Monjure and I go way back.  I always buy a lot from him when he has a show at Barclay Rex.  I probably account for over half of his sales at those pipe shows.  On the other hand, half of my Italian straight grains, the pride of my collection, have come from him.  I would not say that we are friends, our relationship being purely business, but we have a very friendly relationship.  He knows that I have the potential to make or break his show when he comes to New York, and I know that he can get me all the best pipes from Italy.  It is a very good, mutually beneficial relationship.  He gave me a nice greeting, and he promised to do something for me if I wanted a pipe.  I really did want a pipe, but his pipes were almost twice as much as the other guy.  I looked at all the Ardor (my favorite of the Italian brands) straight grains and then moved on.  I soon realized why those pipes were so cheap.  They weren’t really straight grains, most of them being severely flawed.  The few that did have good grain were not of a shape I liked.

I went back to Monjure.  I found a few that I liked, and the sticker price was twice the cash I had in my pocket.  Not wanting to blow my budget and use my credit card, I asked him what he would do for me?  He asked if I wanted the employees’ discount or the manager’s discount?  I told him I wanted both and the Friends and Family discount.  That came out to be 30% off the sticker price, no tax, an effective discount of 35%.  I took all the cash I had on me, including the “lucky” large banknote I kept from Vegas and had been saving in case of an emergency.  I was still slightly short of the number he quoted for the cheaper of the two pipes.  I counted out the cash, told him I had a budget for the show and had already bought a pipe from the first guy.  He agreed.  Absolutely starving, I went to get something to eat at the snack bar.  It was cash only.

I went to the smoking tent, and even I could smell the smoke.  The smoke was so thick that you could see it permeate the room.  I lit up my first pipe, the one that I bought first, as I did some work.  I wrote one proposal and put together the folders to prepare two more.  My computer was getting low on battery.  After I finished the pipe, I was absolutely starving, but I only had 20 minutes before I needed to get back for the slow smoke contest.  I needed something quick and close by.  I found a fast food place across the street.  As soon as I stepped into the parking lot, I was whisked back to all of the Star Wars and comic book conventions I had attended, which used to be my main impetus for travel.  Those were the trips that I truly loved, cheap trips where purchases at the convention took up the vast majority of my budget.  I really want to budget the trip that way next time.  Lunch fitted the bill, a nice bacon cheeseburger, but I would soon be hungry again.  Binging on those Atkins bars the first two days and not leaving any for today was a big mistake.

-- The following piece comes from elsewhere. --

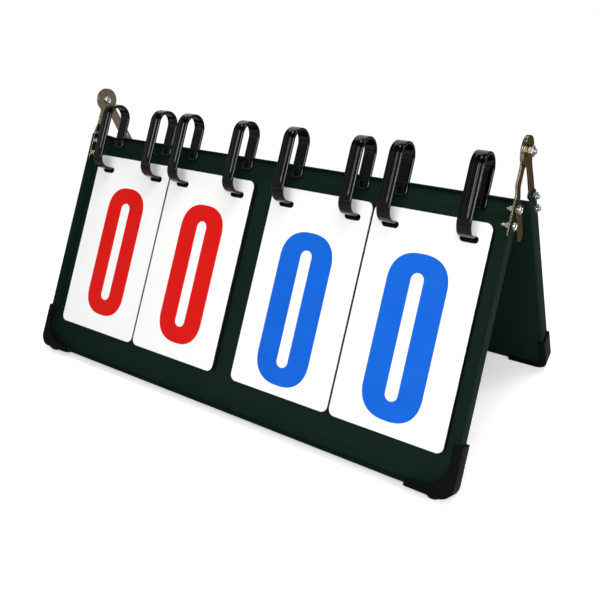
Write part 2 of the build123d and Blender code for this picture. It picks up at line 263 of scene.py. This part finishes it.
def zincPlate():
    look = zincLook
    material, tree = newMaterial("fastener_bright_zinc")
    place = addNode(tree, "ShaderNodeTexCoord").outputs["Object"]
    marks = addNode(tree, "ShaderNodeTexNoise", {
        "Vector": place, "Scale": 1 / (look["marks"] * mm), "Detail": 4.0})
    rough = addNode(tree, "ShaderNodeMapRange", {
        "Value": marks.outputs["Fac"], "To Min": look["smooth"], "To Max": look["worn"]})
    shader = addNode(tree, "ShaderNodeBsdfPrincipled", {
        "Base Color": linear(look["colour"]), "Metallic": 1.0, "Roughness": rough.outputs[0]})
    return finishMaterial(material, shader)


# A part is its points, quads and triangles.
noTriangles = np.zeros((0, 3), int)


# quads of a rows x columns grid of points; either way round can close on itself
def gridFaces(rows, columns, closeRows=False, closeColumns=False):
    i = np.arange(rows - (not closeRows))[:, None]
    j = np.arange(columns - (not closeColumns))[None, :]
    i, j = np.broadcast_arrays(i, j)
    a, b = (i + 1) % rows, (j + 1) % columns
    return np.stack([i * columns + j, i * columns + b, a * columns + b, a * columns + j], -1).reshape(-1, 4)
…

People were lining up for the slow smoke when I got back.  They sat us down at tables and explained the rules to us in great detail.  The entry fee was far less than the cost of the new pipe we were getting, so it was a really good deal.  They had produced 100 identical pipes and weighed out 100 identical bags of tobacco, which looked like little bags of weed.  We would be given 5 minutes to inspect the pipe and then we would be given our little bags of tobacco.  We would get 5 minutes to fill our pipe bowl.  After that, we would have 1 minute and two matches to light our pipe.  After 10 minutes, we could have a bottle of water.  We were not allowed to use a pipe cleaners, so some smokers left the stem a little bit out to avoid a moisture build up.  If we wanted to use the bathroom, we would have to leave the pipe at the table and hope it was still lit when we got back.  We were out of the contest if the pipe went out for any reason, whether or not we had gone through our entire bowl of tobacco.  I had hoped to go for an hour, but I just wanted to smoke the damn pipe.  The tobacco was very dry, and I knew that an hour was a pipe dream, pun intended.  I was not the first one out, and I went out just as the bulk of the crowd started to go out, so I had no reason to be embarrassed, considering I was a rookie at this.  It was my first time, and I lasted 25 minutes.  There is a sex joke to be made here.  I saw one of my friends from the NY Pipe Club, and we exchanged greetings.  The president, Lou, of the club was also there.  They both finished a few minutes after I did.  Lou was quite impressed with my new pipes and examined them “under the glass” as he said.  I sat down to finish my Aristotle reading, which I had started during the contest.  There were some obnoxious guys sitting down near me.  They were smoking cigarettes, but one of them showed how knowledgeable he was when he started asking questions about my new Ardor.  I was, once again starving, but I did not want to go back to that same fast food place.

I figured that I would smoke my Ardor, grab something to eat on the way to the airport, stop at the cigar lounge I had seen on the road, and then get to the airport with more than enough time for to write this entry.  I stopped at another fast food place and then tried to remember where the cigar store was.  I had trouble finding it, and it was not a cigar store.  It was a hookah lounge with a shitty humidor.  It was good thing that I did not stop for a smoke, sine we will be boarding in about 40 minutes, and I am not yet finished.  I gassed up, cleaned out the car, and was on my way.  I got to gate without about 3 hours to spare before my flight, and I spent the proceeded to write this entry, which I have spent about 2 hours on, so I will now close and publish as is.  I suppose that I will includes some broader reflections en route, but this is the bulk of the entry, and I intend to either work or sleep on the plane.  I will make one last point before I close.  As I was driving in Illinois, they had a billboard with Illinois’s 5 Most Wanted.  3 of them were black, the other 2 Hispanic.  I am not making any kind of judgment, just pointing it out.